• **Given material**
— BEGIN —

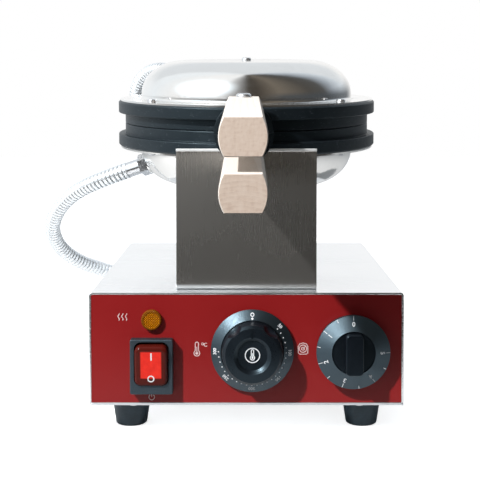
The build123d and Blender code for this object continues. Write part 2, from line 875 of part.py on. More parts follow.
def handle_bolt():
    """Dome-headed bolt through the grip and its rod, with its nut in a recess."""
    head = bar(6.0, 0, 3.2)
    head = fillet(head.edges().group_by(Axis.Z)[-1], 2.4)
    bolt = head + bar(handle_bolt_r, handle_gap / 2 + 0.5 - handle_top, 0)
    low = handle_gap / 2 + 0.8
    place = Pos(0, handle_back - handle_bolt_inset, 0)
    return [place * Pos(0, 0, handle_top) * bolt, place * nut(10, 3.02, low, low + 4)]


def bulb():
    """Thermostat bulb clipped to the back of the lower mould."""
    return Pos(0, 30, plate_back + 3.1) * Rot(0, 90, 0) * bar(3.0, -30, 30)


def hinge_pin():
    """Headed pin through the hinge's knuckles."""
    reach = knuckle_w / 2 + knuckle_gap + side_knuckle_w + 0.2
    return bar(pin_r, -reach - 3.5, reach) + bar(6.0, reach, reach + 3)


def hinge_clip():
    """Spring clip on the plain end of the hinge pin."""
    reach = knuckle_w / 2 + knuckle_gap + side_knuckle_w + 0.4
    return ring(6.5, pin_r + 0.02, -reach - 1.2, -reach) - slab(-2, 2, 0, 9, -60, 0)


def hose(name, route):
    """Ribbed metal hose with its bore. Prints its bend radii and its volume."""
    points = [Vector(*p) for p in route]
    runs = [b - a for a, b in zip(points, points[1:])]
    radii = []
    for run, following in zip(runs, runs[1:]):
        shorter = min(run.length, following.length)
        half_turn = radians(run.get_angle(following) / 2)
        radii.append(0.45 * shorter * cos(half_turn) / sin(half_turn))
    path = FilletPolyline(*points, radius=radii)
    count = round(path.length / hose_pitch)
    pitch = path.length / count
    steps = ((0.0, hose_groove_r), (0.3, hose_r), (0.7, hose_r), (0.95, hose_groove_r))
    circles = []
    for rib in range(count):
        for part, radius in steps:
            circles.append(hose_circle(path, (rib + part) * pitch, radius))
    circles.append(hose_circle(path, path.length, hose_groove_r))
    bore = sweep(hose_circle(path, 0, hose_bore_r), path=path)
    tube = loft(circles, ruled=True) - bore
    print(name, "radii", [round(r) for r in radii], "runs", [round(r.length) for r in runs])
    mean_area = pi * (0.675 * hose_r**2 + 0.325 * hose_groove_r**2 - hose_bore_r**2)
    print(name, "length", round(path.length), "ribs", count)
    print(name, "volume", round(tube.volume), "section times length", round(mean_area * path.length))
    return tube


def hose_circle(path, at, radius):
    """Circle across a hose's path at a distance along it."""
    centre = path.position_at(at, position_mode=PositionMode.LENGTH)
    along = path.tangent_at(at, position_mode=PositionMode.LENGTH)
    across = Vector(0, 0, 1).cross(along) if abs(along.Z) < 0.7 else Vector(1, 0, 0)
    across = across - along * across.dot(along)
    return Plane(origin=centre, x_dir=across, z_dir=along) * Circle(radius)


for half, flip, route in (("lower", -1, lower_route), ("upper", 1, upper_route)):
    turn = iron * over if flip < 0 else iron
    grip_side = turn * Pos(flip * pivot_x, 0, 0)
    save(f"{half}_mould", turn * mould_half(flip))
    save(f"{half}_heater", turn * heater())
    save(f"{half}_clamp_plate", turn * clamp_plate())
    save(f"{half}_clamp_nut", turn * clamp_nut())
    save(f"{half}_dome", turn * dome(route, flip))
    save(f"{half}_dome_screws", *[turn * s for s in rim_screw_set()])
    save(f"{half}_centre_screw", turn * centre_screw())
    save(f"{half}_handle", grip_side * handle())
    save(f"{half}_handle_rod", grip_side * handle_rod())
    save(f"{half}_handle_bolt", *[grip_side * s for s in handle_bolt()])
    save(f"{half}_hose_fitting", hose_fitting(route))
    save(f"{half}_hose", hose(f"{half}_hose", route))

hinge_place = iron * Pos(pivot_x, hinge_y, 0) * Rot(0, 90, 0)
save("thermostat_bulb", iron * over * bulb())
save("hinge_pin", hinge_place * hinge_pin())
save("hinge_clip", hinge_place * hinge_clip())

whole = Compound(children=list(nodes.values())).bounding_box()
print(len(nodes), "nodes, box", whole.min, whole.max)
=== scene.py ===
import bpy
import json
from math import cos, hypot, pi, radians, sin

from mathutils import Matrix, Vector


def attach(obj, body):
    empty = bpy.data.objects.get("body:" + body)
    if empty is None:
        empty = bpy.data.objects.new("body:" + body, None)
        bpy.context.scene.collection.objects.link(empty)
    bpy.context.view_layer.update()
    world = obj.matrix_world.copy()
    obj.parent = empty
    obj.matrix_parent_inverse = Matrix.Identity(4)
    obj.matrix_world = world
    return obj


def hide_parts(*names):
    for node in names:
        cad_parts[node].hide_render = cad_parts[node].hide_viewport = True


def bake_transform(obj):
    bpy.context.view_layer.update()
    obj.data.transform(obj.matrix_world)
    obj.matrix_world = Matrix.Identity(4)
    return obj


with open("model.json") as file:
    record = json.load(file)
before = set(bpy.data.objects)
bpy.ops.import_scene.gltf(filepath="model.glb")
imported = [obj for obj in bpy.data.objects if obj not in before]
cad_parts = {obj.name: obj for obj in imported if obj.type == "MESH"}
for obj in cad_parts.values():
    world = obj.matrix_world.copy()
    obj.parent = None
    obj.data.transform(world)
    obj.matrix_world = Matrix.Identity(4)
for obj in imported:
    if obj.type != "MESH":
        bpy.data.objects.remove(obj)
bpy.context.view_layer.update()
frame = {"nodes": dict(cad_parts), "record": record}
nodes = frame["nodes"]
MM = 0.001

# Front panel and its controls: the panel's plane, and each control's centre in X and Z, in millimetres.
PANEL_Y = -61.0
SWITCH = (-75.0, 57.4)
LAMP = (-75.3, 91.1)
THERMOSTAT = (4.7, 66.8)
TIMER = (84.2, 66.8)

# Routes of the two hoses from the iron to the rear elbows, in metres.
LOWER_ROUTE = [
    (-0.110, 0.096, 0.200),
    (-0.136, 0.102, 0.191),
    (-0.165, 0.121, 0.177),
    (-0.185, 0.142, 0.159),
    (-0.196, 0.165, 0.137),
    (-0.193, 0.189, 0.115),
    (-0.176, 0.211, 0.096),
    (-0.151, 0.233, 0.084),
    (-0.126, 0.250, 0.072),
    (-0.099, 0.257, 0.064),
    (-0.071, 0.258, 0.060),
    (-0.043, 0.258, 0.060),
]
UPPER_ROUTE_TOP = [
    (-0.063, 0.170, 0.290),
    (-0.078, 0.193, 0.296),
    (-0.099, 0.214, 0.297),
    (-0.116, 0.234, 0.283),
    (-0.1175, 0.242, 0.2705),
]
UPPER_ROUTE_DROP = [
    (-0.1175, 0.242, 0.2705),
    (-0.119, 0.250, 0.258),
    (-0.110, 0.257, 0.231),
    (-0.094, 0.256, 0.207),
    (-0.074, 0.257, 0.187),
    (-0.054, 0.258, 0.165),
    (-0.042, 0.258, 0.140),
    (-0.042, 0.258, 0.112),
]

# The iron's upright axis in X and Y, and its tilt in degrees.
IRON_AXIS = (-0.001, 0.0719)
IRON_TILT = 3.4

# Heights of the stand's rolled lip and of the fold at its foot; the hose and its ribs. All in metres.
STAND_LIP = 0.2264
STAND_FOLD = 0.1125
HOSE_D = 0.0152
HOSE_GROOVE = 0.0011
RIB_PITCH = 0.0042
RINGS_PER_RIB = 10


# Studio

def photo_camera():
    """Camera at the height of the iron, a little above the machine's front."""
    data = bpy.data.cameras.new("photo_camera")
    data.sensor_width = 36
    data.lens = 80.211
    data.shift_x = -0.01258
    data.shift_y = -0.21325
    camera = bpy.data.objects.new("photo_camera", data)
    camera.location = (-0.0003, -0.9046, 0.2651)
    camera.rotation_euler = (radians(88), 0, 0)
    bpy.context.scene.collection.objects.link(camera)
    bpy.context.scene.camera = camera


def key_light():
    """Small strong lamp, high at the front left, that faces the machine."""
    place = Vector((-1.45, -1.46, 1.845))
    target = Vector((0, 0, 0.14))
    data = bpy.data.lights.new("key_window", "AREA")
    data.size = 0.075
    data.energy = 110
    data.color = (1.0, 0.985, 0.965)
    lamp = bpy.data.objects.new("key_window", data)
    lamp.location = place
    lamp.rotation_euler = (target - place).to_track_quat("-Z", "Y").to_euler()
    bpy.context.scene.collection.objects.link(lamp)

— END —

• **Instructions to follow**
Give again only the lines that run from the line with "whole = Compound(children=list(nodes.values())).bounding_box()" to the line with "for node in". Include both of those lines exactly as written.

• **Task result**
whole = Compound(children=list(nodes.values())).bounding_box()
print(len(nodes), "nodes, box", whole.min, whole.max)
=== scene.py ===
import bpy
import json
from math import cos, hypot, pi, radians, sin

from mathutils import Matrix, Vector


def attach(obj, body):
    empty = bpy.data.objects.get("body:" + body)
    if empty is None:
        empty = bpy.data.objects.new("body:" + body, None)
        bpy.context.scene.collection.objects.link(empty)
    bpy.context.view_layer.update()
    world = obj.matrix_world.copy()
    obj.parent = empty
    obj.matrix_parent_inverse = Matrix.Identity(4)
    obj.matrix_world = world
    return obj


def hide_parts(*names):
    for node in names:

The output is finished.